**Written problem:** Line by line, reproduce exactly the beginning of the listing below, ending with the line that contains "CHEEK_BOW = 0.0018" and adding nothing.

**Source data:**
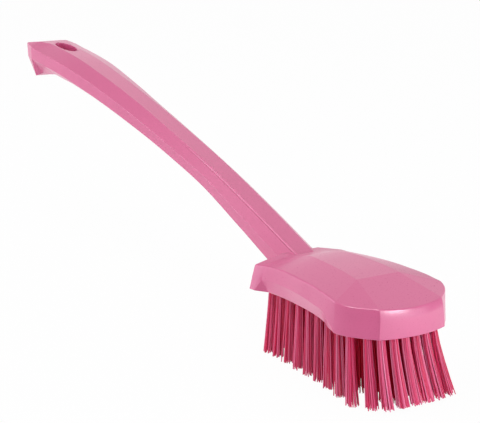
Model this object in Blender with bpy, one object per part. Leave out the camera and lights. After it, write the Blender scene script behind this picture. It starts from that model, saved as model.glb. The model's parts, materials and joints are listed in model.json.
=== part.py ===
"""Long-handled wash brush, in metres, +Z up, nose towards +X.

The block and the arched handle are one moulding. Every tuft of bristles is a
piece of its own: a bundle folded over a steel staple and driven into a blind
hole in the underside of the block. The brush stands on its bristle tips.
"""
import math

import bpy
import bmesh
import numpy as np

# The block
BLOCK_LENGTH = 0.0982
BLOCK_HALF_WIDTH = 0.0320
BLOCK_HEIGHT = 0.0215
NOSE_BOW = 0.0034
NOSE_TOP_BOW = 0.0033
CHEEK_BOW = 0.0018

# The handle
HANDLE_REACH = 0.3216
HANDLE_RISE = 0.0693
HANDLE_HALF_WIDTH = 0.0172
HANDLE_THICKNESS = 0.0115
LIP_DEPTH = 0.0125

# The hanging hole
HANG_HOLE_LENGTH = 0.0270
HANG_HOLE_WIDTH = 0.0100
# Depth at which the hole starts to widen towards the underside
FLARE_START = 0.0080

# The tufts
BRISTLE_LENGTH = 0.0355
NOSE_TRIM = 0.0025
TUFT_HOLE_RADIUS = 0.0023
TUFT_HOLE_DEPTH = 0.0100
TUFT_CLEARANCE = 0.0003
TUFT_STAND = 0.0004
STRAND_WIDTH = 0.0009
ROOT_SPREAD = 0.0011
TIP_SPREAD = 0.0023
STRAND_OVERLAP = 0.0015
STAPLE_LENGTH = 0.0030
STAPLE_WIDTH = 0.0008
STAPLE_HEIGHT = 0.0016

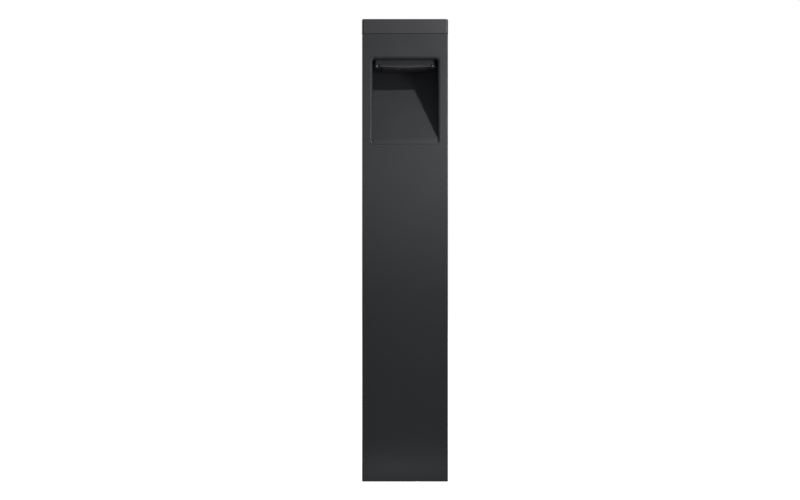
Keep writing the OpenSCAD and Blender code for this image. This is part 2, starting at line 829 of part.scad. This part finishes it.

**Solved problem:**
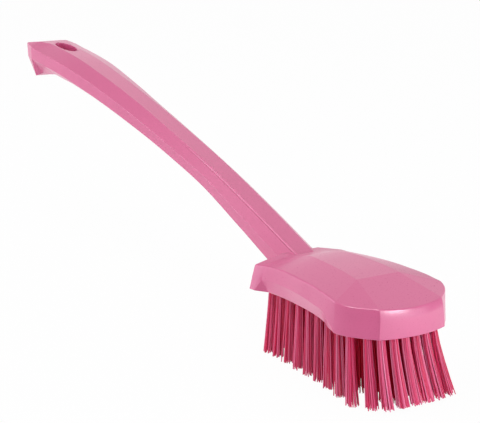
Model this object in Blender with bpy, one object per part. Leave out the camera and lights. After it, write the Blender scene script behind this picture. It starts from that model, saved as model.glb. The model's parts, materials and joints are listed in model.json.
=== part.py ===
"""Long-handled wash brush, in metres, +Z up, nose towards +X.

The block and the arched handle are one moulding. Every tuft of bristles is a
piece of its own: a bundle folded over a steel staple and driven into a blind
hole in the underside of the block. The brush stands on its bristle tips.
"""
import math

import bpy
import bmesh
import numpy as np

# The block
BLOCK_LENGTH = 0.0982
BLOCK_HALF_WIDTH = 0.0320
BLOCK_HEIGHT = 0.0215
NOSE_BOW = 0.0034
NOSE_TOP_BOW = 0.0033
CHEEK_BOW = 0.0018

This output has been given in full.